## Collected data
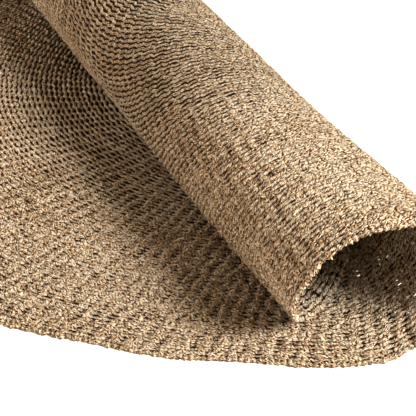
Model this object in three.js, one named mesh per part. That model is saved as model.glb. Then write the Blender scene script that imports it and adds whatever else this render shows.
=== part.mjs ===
// A round crocheted sisal rug. Its left part lies flat on the floor. Its right side is lifted, rolled over to
// the left into a loose open tube, and tucked under, so that the last half turn lies inside the tube.
// Millimetres. X runs across the roll, Y along it with the open mouth at -Y, and Z up.

import * as THREE from "three";
import { mergeVertices } from "three/addons/utils/BufferGeometryUtils.js";

// The cloth, as it was made: a flat disc of even thickness.
const rugRadius = 750;
const thickness = 7;

// The line, parallel to Y, at which the rug leaves the floor, measured from the middle of the disc.
const liftOffX = -203;

// How far the uneven outline stands out from a true circle. A bearing is in degrees, from the mouth's end (-Y)
// round by the flat side (-X). The last row is the first one again, a full turn on.
const outline = [
  { bearing: -40, out: 0 },
  { bearing: -22, out: 3 },
  { bearing: -16, out: -3 },
  { bearing: -9, out: 4 },
  { bearing: 2, out: 0 },
  { bearing: 11, out: -3 },
  { bearing: 18, out: 4 },
  { bearing: 29, out: -8 },
  { bearing: 36, out: -3 },
  { bearing: 43, out: -5 },
  { bearing: 54, out: 8 },
  { bearing: 66, out: 3 },
  { bearing: 90, out: 0 },
  { bearing: 118, out: 4 },
  { bearing: 143, out: -4 },
  { bearing: 170, out: 3 },
  { bearing: 200, out: -3 },
  { bearing: 240, out: 2 },
  { bearing: 290, out: -2 },
  { bearing: 320, out: 0 },
];

// The section of the roll, followed from the lift-off line: up the right side, over the crown, down the left side,
// under, and a second time up the inside. Each radius is to the middle of the cloth.
const turns = [
  { part: "rise", degrees: 90, radius: 102 },
  { part: "crown", degrees: 90, radius: 104 },
  { part: "fall", degrees: 90, radius: 99 },
  { part: "tuck", degrees: 90, radius: 95.5 },
  { part: "inner floor", degrees: 90, radius: 92 },
  { part: "inner rise", degrees: 90, radius: 88 },
  { part: "inner end", degrees: 90, radius: 86 },
];

// The roll is a little wider at the mouth than at the far end, and its crown leans to the right.
const stations = [
  { y: -750, size: 1.038, lean: 13 },
  { y: -375, size: 1.023, lean: 1 },
  { y: 0, size: 1.0, lean: 6 },
  { y: 375, size: 0.969, lean: 19 },
  { y: 750, size: 0.94, lean: 24 },
];

// The lean grows with the height above the floor and is whole from here up.
const leanHeight = 187;

// The grid of the surface: columns across the roll and rows along it.
const flatColumns = 15;
const rollColumns = 66;
const tipColumns = 5;
const rows = 12;
const firstBearing = THREE.MathUtils.degToRad(2);
const tipWidth = 60;

// Reads a table at a place between its rows, with no step in value or slope.
function readTable(table, key, column, place) {
  const last = table.length - 1;
  if (place <= table[0][key]) return table[0][column];
  if (place >= table[last][key]) return table[last][column];
  const next = table.findIndex((row) => row[key] > place);
  const before = table[next - 1];
  const after = table[next];
  const share = THREE.MathUtils.smoothstep(place, before[key], after[key]);
  return THREE.MathUtils.lerp(before[column], after[column], share);
}

// Follows the turns for a length of cloth, and gives the place in the section and the slope there.
function followRoll(length) {
  let x = 0;
  let z = 0;
  let slope = 0;
  let left = length;
  for (const turn of turns) {
    const whole = THREE.MathUtils.degToRad(turn.degrees) * turn.radius;
    const part = Math.min(left, whole);
    const end = slope + part / turn.radius;
    x += turn.radius * (Math.sin(end) - Math.sin(slope));
    z += turn.radius * (Math.cos(slope) - Math.cos(end));
    slope = end;
    left -= part;
    if (left <= 0) break;
  }
  return { x, z, slope };
}

// Puts a point of the flat disc, at a height above the middle of the cloth, where the rolled rug has it.
function placePoint(discX, discY, height) {
  const reach = Math.hypot(discX, discY) / rugRadius;
  const degrees = THREE.MathUtils.radToDeg(Math.atan2(-discX, -discY));
  const bearing = degrees < outline[0].bearing ? degrees + 360 : degrees;
  const grow = 1 + (readTable(outline, "bearing", "out", bearing) / rugRadius) * reach ** 6;
  const x = discX * grow;
  const y = discY * grow;
  const middle = thickness / 2;
  if (x <= liftOffX) return new THREE.Vector3(x, y, middle + height);
  const size = readTable(stations, "y", "size", y);
  const spot = followRoll((x - liftOffX) / size);
  const z = middle + spot.z * size;
  const lean = readTable(stations, "y", "lean", y) * Math.min(1, z / leanHeight);
  return new THREE.Vector3(
    liftOffX + spot.x * size + lean - Math.sin(spot.slope) * height,
    y,
    z + Math.cos(spot.slope) * height,
  );
}

// The columns of the grid, from the flat edge to the inner end: close together where the outline turns fast.
function columnPlaces() {
  const places = [];
  const liftOffTurn = Math.acos(-liftOffX / rugRadius);
  for (let i = 0; i < flatColumns; i += 1) {
    const turn = THREE.MathUtils.lerp(firstBearing, liftOffTurn, i / flatColumns);
    places.push(-rugRadius * Math.cos(turn));
  }
  for (let i = 0; i < rollColumns; i += 1) {
    places.push(THREE.MathUtils.lerp(liftOffX, rugRadius - tipWidth, i / rollColumns));
  }
  const tipTurn = Math.acos((rugRadius - tipWidth) / rugRadius);
  for (let i = 0; i <= tipColumns; i += 1) {
    places.push(rugRadius * Math.cos(THREE.MathUtils.lerp(tipTurn, firstBearing, i / tipColumns)));
  }
  return places;
}

// The rug is one closed sheet: a thin block with a grid of faces, whose points are moved onto the rolled disc.
function makeRug() {
  const places = columnPlaces();
  const columns = places.length - 1;
  const block = new THREE.BoxGeometry(1, 1, 1, columns, rows, 1);
  const points = block.attributes.position;
  for (let i = 0; i < points.count; i += 1) {
    const discX = places[Math.round((points.getX(i) + 0.5) * columns)];
    const chord = 2 * Math.sqrt(rugRadius ** 2 - discX ** 2);
    const spot = placePoint(discX, points.getY(i) * chord, points.getZ(i) * thickness);
    points.setXYZ(i, spot.x, spot.y, spot.z);
  }
  block.deleteAttribute("normal");
  block.deleteAttribute("uv");
  const sheet = mergeVertices(block);
  sheet.computeVertexNormals();
  return sheet;
}

const sisal = new THREE.MeshStandardMaterial({ color: 0xae9372, roughness: 0.85, metalness: 0 });
const rug = new THREE.Mesh(makeRug(), sisal);
rug.name = "rug";

// The origin is on the floor, under the middle of the box that the rug fills.
rug.geometry.computeBoundingBox();
const middle = rug.geometry.boundingBox.getCenter(new THREE.Vector3());
rug.position.set(-middle.x, -middle.y, 0);

const part = new THREE.Group();
part.add(rug);

export default part;
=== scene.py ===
# %% [markdown]
# A round sisal rug, worked round and round from one long cord, lies half flat and half rolled up. The
# construction model gives its place and its main form. This lesson gives it its looks: rounds of twisted
# cord, dark gaps between them, straw colours, an uneven edge, loose fibres, and a photographer's light.

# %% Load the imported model
import math

import bmesh
import bpy
import numpy as np
from mathutils import Matrix, Vector


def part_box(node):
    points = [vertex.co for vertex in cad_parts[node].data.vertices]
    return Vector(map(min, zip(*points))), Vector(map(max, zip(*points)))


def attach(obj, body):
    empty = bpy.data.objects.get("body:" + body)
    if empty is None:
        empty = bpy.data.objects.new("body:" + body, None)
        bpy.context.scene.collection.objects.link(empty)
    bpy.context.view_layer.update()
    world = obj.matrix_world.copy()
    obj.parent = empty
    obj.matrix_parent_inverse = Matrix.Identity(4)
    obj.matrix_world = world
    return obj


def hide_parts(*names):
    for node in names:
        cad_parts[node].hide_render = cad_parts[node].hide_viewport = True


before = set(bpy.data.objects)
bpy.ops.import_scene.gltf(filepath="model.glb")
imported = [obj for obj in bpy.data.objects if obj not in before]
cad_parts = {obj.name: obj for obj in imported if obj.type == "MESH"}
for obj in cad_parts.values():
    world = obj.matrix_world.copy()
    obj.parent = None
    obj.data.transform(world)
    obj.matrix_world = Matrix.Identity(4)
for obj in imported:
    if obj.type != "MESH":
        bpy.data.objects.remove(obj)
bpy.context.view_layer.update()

# %% [markdown]
# Everything on the rug follows the same form, so the form comes first. The rug was made as a flat disc.
# Three short tables say how it lies now: how far its outline stands out from a true circle, how the cloth
# turns in the roll, and how the roll changes from its mouth to its far end. They are the construction
# model's own tables, with lengths in metres.

# %% The sizes of the rug
RUG_RADIUS = 0.750
CLOTH_THICKNESS = 0.007
LIFT_OFF_X = -0.203
LEAN_HEIGHT = 0.187

# Bearing in degrees, from the mouth's end round by the flat side, and how far the outline stands out.
OUTLINE = [
    (-40, 0.0),
    (-22, 0.003),
    (-16, -0.003),
    (-9, 0.004),
    (2, 0.0),
    (11, -0.003),
    (18, 0.004),
    (29, -0.008),
    (36, -0.003),
    (43, -0.005),
    (54, 0.008),
    (66, 0.003),
    (90, 0.0),
    (118, 0.004),
    (143, -0.004),
    (170, 0.003),
    (200, -0.003),
    (240, 0.002),
    (290, -0.002),
    (320, 0.0),
]

# The part of the turn, its angle in degrees, and its radius to the middle of the cloth.
TURNS = [
    ("rise", 90, 0.102),
    ("crown", 90, 0.104),
    ("fall", 90, 0.099),
    ("tuck", 90, 0.0955),
    ("inner floor", 90, 0.092),
    ("inner rise", 90, 0.088),
    ("inner end", 90, 0.086),
]

# The place along the roll, its size there, and how far its crown leans to the right.
STATIONS = [
    (-0.750, 1.038, 0.013),
    (-0.375, 1.023, 0.001),
    (0.0, 1.0, 0.006),
    (0.375, 0.969, 0.019),
    (0.750, 0.94, 0.024),
]

# The outline's bumps fade quickly towards the middle, by this power of the distance from it.
OUTLINE_FADE = 6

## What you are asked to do
Output exactly the lines of the material above from the one containing "const sisal = new" up to and including the one containing "obj.parent = None".

## Solution to this exercise
const sisal = new THREE.MeshStandardMaterial({ color: 0xae9372, roughness: 0.85, metalness: 0 });
const rug = new THREE.Mesh(makeRug(), sisal);
rug.name = "rug";

// The origin is on the floor, under the middle of the box that the rug fills.
rug.geometry.computeBoundingBox();
const middle = rug.geometry.boundingBox.getCenter(new THREE.Vector3());
rug.position.set(-middle.x, -middle.y, 0);

const part = new THREE.Group();
part.add(rug);

export default part;
=== scene.py ===
# %% [markdown]
# A round sisal rug, worked round and round from one long cord, lies half flat and half rolled up. The
# construction model gives its place and its main form. This lesson gives it its looks: rounds of twisted
# cord, dark gaps between them, straw colours, an uneven edge, loose fibres, and a photographer's light.

# %% Load the imported model
import math

import bmesh
import bpy
import numpy as np
from mathutils import Matrix, Vector


def part_box(node):
    points = [vertex.co for vertex in cad_parts[node].data.vertices]
    return Vector(map(min, zip(*points))), Vector(map(max, zip(*points)))


def attach(obj, body):
    empty = bpy.data.objects.get("body:" + body)
    if empty is None:
        empty = bpy.data.objects.new("body:" + body, None)
        bpy.context.scene.collection.objects.link(empty)
    bpy.context.view_layer.update()
    world = obj.matrix_world.copy()
    obj.parent = empty
    obj.matrix_parent_inverse = Matrix.Identity(4)
    obj.matrix_world = world
    return obj


def hide_parts(*names):
    for node in names:
        cad_parts[node].hide_render = cad_parts[node].hide_viewport = True


before = set(bpy.data.objects)
bpy.ops.import_scene.gltf(filepath="model.glb")
imported = [obj for obj in bpy.data.objects if obj not in before]
cad_parts = {obj.name: obj for obj in imported if obj.type == "MESH"}
for obj in cad_parts.values():
    world = obj.matrix_world.copy()
    obj.parent = None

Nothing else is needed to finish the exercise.